--- RAW RECORDS ---

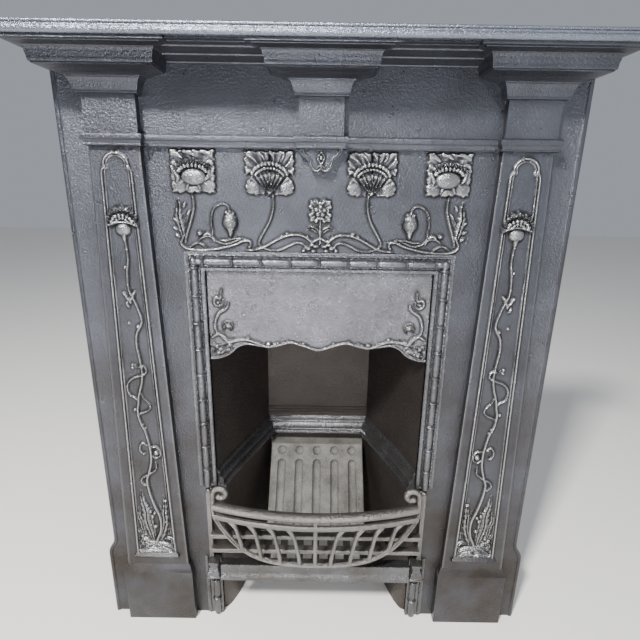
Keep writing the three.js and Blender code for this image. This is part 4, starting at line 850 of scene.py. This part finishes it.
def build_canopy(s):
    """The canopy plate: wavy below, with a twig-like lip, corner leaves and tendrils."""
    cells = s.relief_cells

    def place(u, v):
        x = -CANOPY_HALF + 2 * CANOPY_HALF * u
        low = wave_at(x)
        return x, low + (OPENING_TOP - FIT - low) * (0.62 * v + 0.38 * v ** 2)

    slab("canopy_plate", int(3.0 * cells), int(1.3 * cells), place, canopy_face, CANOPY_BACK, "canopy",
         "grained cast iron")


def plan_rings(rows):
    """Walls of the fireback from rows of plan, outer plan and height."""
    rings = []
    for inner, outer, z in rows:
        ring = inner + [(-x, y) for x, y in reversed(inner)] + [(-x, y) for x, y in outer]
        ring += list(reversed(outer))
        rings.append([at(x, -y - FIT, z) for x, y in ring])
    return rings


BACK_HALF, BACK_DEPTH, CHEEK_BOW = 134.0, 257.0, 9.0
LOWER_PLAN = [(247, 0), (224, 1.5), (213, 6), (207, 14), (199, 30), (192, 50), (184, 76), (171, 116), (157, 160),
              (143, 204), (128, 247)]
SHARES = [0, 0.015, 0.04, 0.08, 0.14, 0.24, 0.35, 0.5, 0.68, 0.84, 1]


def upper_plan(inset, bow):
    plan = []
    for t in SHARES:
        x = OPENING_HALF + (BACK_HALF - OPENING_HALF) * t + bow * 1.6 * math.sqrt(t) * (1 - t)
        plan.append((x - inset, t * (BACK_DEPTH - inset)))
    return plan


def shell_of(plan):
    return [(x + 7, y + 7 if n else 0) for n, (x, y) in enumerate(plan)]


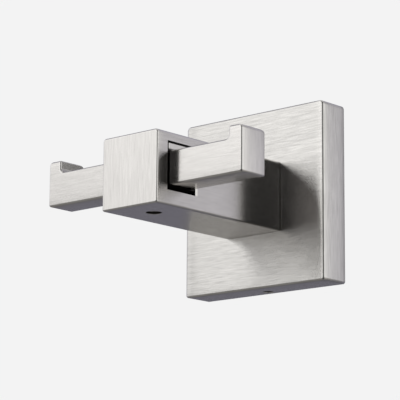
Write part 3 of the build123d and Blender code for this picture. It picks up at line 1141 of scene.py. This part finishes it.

---

* _GOAL_:
From the data above, copy out every line with the string "This" in it.

* _EXPECTED ANSWER_:
Keep writing the three.js and Blender code for this image. This is part 4, starting at line 850 of scene.py. This part finishes it.
Write part 3 of the build123d and Blender code for this picture. It picks up at line 1141 of scene.py. This part finishes it.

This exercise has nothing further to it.